Name Type TTL Values Weight Health Check Status
weighted.awsexampledomain.com. TXT 300 "Record with Weight 0" Weight=0 Health Check Pass
weighted.awsexampledomain.com. TXT 300 "Record with Weight 20" Weight=20 Health Check Pass
weighted.awsexampledomain.com. TXT 300 "Record with Weight 50" Weight=50 Health Check Fail
weighted.awsexampledomain.com. TXT 300 "Record with Weight 70" Weight=70 Health Check Fail
$ for i in {1..10000}; do domain=$(dig weighted.awsexampledomain.com.

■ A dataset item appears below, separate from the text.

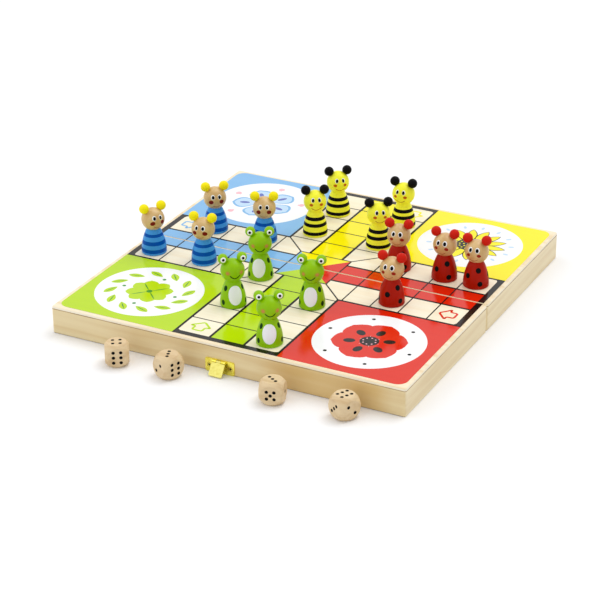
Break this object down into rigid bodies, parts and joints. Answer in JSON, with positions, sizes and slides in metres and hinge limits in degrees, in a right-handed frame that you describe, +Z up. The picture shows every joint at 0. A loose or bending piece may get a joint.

TXT @192.168.1.2 +short); echo -e  "$domain" >> HealthCheck_results.txt; done

$ awk ' " " ' HealthCheck_results.txt | sort | uniq -c
10000 "Record with Weight 20"

Notice that Route 53 doesn't consider the record with weight 0. Unless all weighted records are unhealthy, Route 53 doesn't return the zero-weighted records.

If you set an equal weight for all records in a group, then traffic is routed to all healthy resources with equal probability. If you set "Weight" to zero for all records in a group, then traffic is routed to all healthy resources with equal probability.